The brother went on to become a sociologist. "I was also keen to start something new at college and economics in those days wasn't done at school. I did keep my options open to do town planning from the beginning."
Although she eventually chose economics, Frances became a planner of sorts, starting work with the then Industrial Development Agency (IDA) as an industrial planning officer in 1971. "That gave me my first introduction to industrial policy and it's something that has stayed with me ever since. It's had a huge impact on me."
Frances recalls how little economics was being used in policy formulation and, as she talks about those early years, I get a depressing sense of how Ireland's economic policy mistakes keep repeating themselves. "At that stage, there was virtually no project appraisal and yet they were giving out large-scale grants," she says, echoing the ESRI's October report on the National Development Plan which castigated the lack of project appraisal in recent transport investments.
Yet another comment on the past sums up a policy disease that has continued long into the present. "I was involved in the regional industrial plans and it didn't seem to me that there was a spatial policy."
From the IDA, she went on to the Central Bank in 1973. Despite having been the only woman there, she retains fond memories of the Central Bank. "It was a time when the Central Bank had suddenly grown. TK Whitaker had come in and he believed in increasing the number of economists. It was a very young and interesting group of people there at the time."
Despite this, academia beckoned and, in 1974, Frances went to Oxford to begin her PhD. Her first years as an economist in the IDA had been impotent ones, but her PhD on industrial grant policy put her on the road to influence.
"At the time and at the level I was at, I couldn't have any influence on policy. In the 1970s, a debate did come up on that topic and I played a role in it". If only a small role, it was an important step across the threshold from impotence to power. In 1977 she started work in Trinity College Dublin.
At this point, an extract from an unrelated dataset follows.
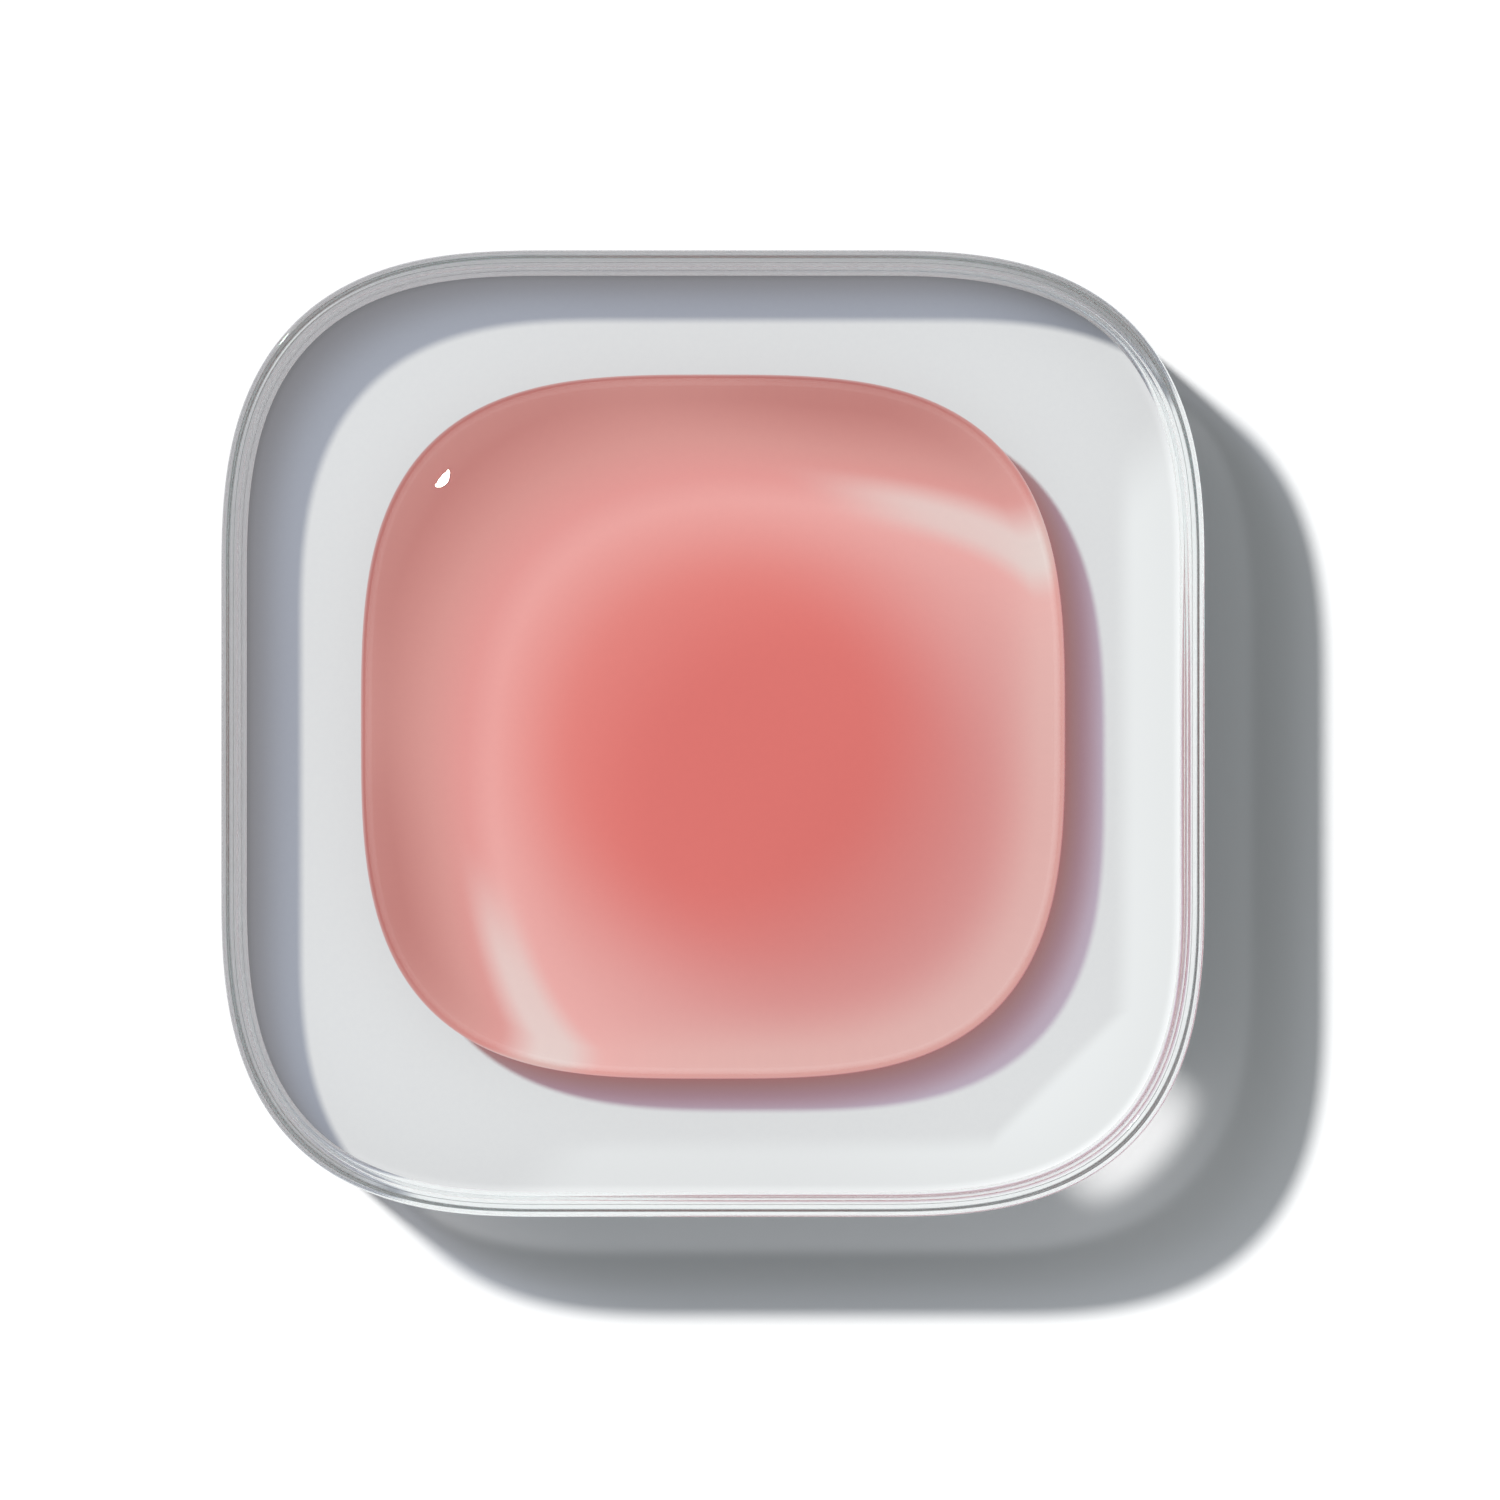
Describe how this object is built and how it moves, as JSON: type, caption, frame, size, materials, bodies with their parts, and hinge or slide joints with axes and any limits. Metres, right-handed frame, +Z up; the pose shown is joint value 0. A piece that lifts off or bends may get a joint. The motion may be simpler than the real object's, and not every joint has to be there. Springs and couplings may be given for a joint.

Ironically, she was given the desk of Martin O'Donoghue, who had just become minister for economic policy development.
But failed government attempts to manage the macroeconomy in 1977 left many economists disillusioned with macroeconomics and Frances's earlier passion for the micro side was to stand her in good stead in coming years. "1977 showed macro policy in action and, in 1977, everyone was talking about macro but an analysis would have shown that the important thing was getting our microeconomic policies right."
Frances's subsequent positions have been consistent with her passion for microeconomics. As well as the National Board of Science and Technology, she has served on the board of the IDA, Forfás and the Foundation for Fiscal Studies - all of them bodies doing research with a policy focus.
Her main hope for her new job is to obtain enough funding to see through an intergrated agenda of research on long-term policy issues. From the dreaming spires of Oxford, Frances Ruane has reached the spire of applied policy research in one of the world's most successful economies. She promises to bring a blend of both to her new job. "The ESRI is in the unusual position of being an interface between academia and the policy frontier. It is in a great position to do policy-focused research of academic interest, but that will be policy-relevant".